Copy out all of the material exactly as presented.

**DATA EXTRACT:**
^^^^^^^^^^^^^^^^

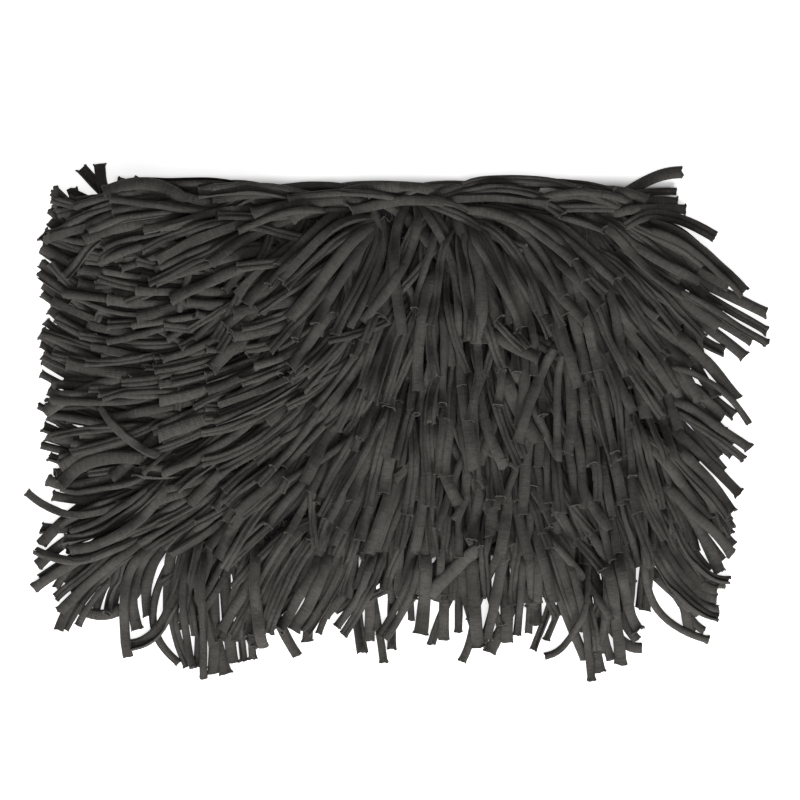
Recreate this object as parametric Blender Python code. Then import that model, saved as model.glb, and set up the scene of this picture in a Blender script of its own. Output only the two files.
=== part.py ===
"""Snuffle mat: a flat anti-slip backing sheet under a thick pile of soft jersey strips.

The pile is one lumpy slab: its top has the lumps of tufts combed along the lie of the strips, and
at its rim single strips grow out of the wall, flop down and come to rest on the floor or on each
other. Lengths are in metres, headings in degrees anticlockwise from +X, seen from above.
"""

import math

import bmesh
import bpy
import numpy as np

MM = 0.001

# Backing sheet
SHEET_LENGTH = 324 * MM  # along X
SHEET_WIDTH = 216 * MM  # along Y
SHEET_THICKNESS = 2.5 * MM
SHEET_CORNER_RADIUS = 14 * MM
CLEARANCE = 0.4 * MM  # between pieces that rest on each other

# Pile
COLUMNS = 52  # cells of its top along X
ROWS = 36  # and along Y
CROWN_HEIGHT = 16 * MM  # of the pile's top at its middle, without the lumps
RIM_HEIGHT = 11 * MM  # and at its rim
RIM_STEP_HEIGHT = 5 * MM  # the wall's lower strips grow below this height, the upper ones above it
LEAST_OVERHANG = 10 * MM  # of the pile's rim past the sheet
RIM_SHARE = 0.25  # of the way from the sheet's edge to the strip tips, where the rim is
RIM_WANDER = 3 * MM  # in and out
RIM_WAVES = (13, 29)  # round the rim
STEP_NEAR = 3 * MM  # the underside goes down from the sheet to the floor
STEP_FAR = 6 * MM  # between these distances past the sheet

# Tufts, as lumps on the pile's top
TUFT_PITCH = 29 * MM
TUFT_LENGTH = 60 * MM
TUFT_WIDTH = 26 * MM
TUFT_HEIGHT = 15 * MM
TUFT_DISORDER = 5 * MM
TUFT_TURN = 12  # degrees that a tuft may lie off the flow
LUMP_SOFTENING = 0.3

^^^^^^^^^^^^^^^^

**TASK OUTPUT:**
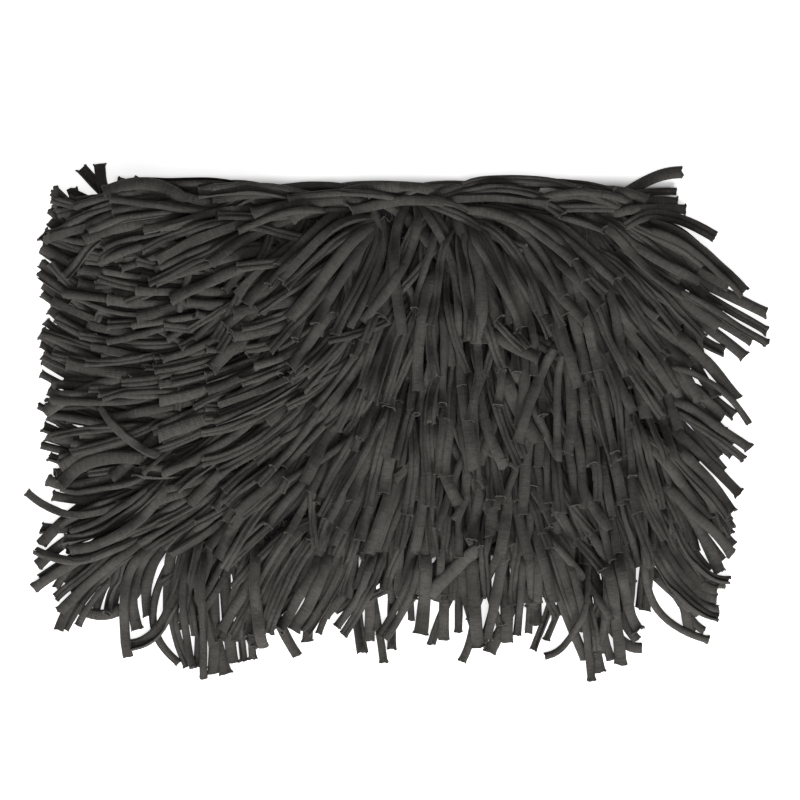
Recreate this object as parametric Blender Python code. Then import that model, saved as model.glb, and set up the scene of this picture in a Blender script of its own. Output only the two files.
=== part.py ===
"""Snuffle mat: a flat anti-slip backing sheet under a thick pile of soft jersey strips.

The pile is one lumpy slab: its top has the lumps of tufts combed along the lie of the strips, and
at its rim single strips grow out of the wall, flop down and come to rest on the floor or on each
other. Lengths are in metres, headings in degrees anticlockwise from +X, seen from above.
"""

import math

import bmesh
import bpy
import numpy as np

MM = 0.001

# Backing sheet
SHEET_LENGTH = 324 * MM  # along X
SHEET_WIDTH = 216 * MM  # along Y
SHEET_THICKNESS = 2.5 * MM
SHEET_CORNER_RADIUS = 14 * MM
CLEARANCE = 0.4 * MM  # between pieces that rest on each other

# Pile
COLUMNS = 52  # cells of its top along X
ROWS = 36  # and along Y
CROWN_HEIGHT = 16 * MM  # of the pile's top at its middle, without the lumps
RIM_HEIGHT = 11 * MM  # and at its rim
RIM_STEP_HEIGHT = 5 * MM  # the wall's lower strips grow below this height, the upper ones above it
LEAST_OVERHANG = 10 * MM  # of the pile's rim past the sheet
RIM_SHARE = 0.25  # of the way from the sheet's edge to the strip tips, where the rim is
RIM_WANDER = 3 * MM  # in and out
RIM_WAVES = (13, 29)  # round the rim
STEP_NEAR = 3 * MM  # the underside goes down from the sheet to the floor
STEP_FAR = 6 * MM  # between these distances past the sheet

# Tufts, as lumps on the pile's top
TUFT_PITCH = 29 * MM
TUFT_LENGTH = 60 * MM
TUFT_WIDTH = 26 * MM
TUFT_HEIGHT = 15 * MM
TUFT_DISORDER = 5 * MM
TUFT_TURN = 12  # degrees that a tuft may lie off the flow
LUMP_SOFTENING = 0.3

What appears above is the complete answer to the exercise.